What this task involves >>
Find the lines that include the string "JSON" and report how many there are. Give no other text.

═════ Supplied data ═════

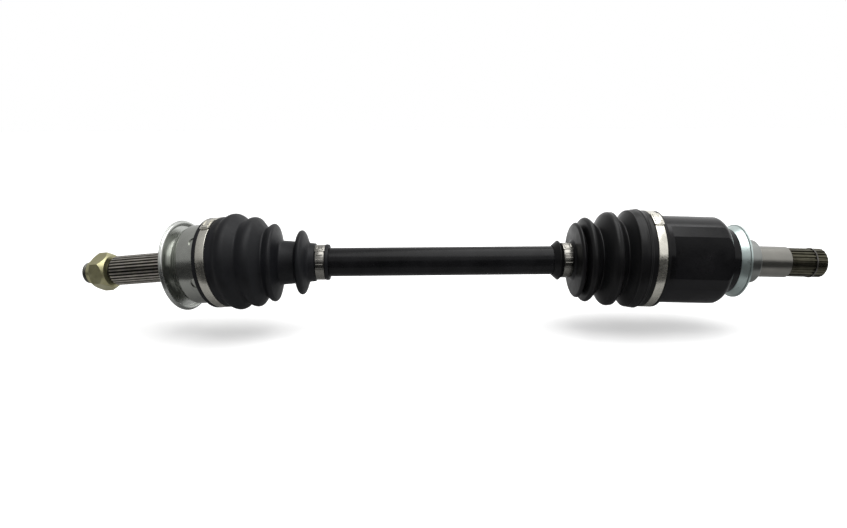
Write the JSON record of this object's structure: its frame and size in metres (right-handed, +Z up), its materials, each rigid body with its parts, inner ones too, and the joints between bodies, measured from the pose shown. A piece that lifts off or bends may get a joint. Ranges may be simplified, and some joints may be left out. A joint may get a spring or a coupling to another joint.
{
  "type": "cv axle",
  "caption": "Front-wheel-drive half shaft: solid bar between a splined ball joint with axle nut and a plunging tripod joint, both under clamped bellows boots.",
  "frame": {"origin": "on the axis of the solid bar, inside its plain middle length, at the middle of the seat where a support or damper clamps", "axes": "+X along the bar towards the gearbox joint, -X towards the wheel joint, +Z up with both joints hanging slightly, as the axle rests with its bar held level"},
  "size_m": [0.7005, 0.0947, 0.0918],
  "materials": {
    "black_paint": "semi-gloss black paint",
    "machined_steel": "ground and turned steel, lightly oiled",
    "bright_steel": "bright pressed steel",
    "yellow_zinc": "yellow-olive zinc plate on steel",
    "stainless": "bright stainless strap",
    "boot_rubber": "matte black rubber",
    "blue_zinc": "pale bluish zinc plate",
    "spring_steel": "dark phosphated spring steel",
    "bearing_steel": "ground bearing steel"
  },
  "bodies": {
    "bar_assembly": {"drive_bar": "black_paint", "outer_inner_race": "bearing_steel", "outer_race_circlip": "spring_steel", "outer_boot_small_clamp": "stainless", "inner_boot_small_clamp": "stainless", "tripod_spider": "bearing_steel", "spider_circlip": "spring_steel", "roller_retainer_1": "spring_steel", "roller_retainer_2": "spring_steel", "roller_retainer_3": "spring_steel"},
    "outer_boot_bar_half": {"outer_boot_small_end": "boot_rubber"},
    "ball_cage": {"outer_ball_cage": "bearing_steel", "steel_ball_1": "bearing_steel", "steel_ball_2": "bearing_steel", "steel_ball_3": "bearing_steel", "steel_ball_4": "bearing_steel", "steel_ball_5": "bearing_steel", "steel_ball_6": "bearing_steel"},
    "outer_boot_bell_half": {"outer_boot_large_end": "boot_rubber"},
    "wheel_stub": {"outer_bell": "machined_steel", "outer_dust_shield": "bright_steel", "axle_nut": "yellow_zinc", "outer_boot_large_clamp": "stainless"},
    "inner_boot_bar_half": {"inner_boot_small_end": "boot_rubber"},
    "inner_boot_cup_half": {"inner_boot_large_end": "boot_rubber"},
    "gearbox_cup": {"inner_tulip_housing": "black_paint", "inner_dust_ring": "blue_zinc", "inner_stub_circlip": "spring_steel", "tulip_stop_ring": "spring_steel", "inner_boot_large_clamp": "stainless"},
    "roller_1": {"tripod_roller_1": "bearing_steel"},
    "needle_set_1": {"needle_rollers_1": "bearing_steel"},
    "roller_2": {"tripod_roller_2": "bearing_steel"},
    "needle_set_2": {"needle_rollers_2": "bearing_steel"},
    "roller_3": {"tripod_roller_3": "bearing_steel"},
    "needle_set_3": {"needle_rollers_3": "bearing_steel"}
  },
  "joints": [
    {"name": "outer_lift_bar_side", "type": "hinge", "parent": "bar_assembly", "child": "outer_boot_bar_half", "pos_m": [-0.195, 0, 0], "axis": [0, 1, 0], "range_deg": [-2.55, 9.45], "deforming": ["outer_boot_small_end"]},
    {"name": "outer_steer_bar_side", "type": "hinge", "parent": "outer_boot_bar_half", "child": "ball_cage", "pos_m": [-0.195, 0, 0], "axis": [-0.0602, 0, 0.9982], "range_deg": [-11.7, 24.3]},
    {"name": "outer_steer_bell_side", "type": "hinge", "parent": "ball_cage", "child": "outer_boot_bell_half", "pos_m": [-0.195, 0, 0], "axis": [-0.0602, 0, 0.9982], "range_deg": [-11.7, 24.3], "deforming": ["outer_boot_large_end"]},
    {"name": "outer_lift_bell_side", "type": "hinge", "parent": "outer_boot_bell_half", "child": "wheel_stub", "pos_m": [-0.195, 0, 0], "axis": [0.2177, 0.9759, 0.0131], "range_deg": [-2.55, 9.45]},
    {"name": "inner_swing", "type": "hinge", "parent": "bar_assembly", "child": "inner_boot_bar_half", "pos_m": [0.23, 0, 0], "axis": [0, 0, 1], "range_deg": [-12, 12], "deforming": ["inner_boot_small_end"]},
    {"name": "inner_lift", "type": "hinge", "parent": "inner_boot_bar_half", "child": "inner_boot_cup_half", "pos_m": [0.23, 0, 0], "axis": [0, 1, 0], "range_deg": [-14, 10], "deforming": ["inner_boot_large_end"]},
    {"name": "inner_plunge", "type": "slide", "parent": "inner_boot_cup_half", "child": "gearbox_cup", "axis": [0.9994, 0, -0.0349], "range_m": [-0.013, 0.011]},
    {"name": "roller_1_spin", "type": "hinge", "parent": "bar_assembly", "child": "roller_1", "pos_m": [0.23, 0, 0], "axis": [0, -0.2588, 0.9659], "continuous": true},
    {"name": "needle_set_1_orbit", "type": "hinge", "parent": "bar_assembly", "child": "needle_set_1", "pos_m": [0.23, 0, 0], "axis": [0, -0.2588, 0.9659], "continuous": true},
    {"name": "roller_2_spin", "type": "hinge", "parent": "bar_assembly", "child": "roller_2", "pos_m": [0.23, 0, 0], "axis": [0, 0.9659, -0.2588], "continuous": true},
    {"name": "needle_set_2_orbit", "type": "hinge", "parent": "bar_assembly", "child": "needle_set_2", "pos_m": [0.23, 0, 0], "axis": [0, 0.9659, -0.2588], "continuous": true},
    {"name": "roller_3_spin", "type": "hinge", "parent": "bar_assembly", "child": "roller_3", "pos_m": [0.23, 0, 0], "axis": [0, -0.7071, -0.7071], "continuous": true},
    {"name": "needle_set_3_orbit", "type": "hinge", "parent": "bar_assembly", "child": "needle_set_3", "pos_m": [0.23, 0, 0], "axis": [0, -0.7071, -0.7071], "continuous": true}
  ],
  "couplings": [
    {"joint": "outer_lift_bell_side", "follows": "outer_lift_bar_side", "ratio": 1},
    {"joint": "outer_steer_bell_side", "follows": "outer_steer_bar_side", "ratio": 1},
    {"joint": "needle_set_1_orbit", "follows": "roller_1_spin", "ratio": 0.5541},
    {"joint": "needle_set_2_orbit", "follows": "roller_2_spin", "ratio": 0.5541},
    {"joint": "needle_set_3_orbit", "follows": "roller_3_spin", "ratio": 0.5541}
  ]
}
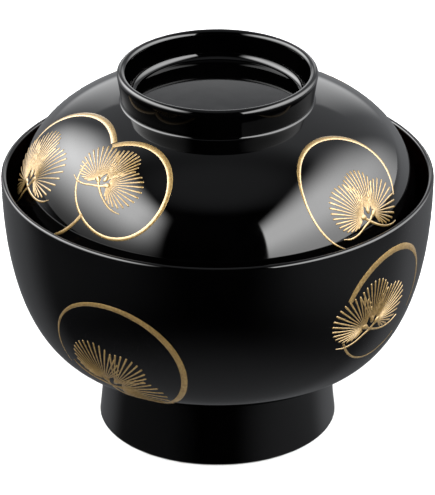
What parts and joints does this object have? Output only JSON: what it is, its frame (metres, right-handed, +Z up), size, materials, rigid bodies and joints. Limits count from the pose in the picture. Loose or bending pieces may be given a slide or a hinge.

═════

Task result >>
2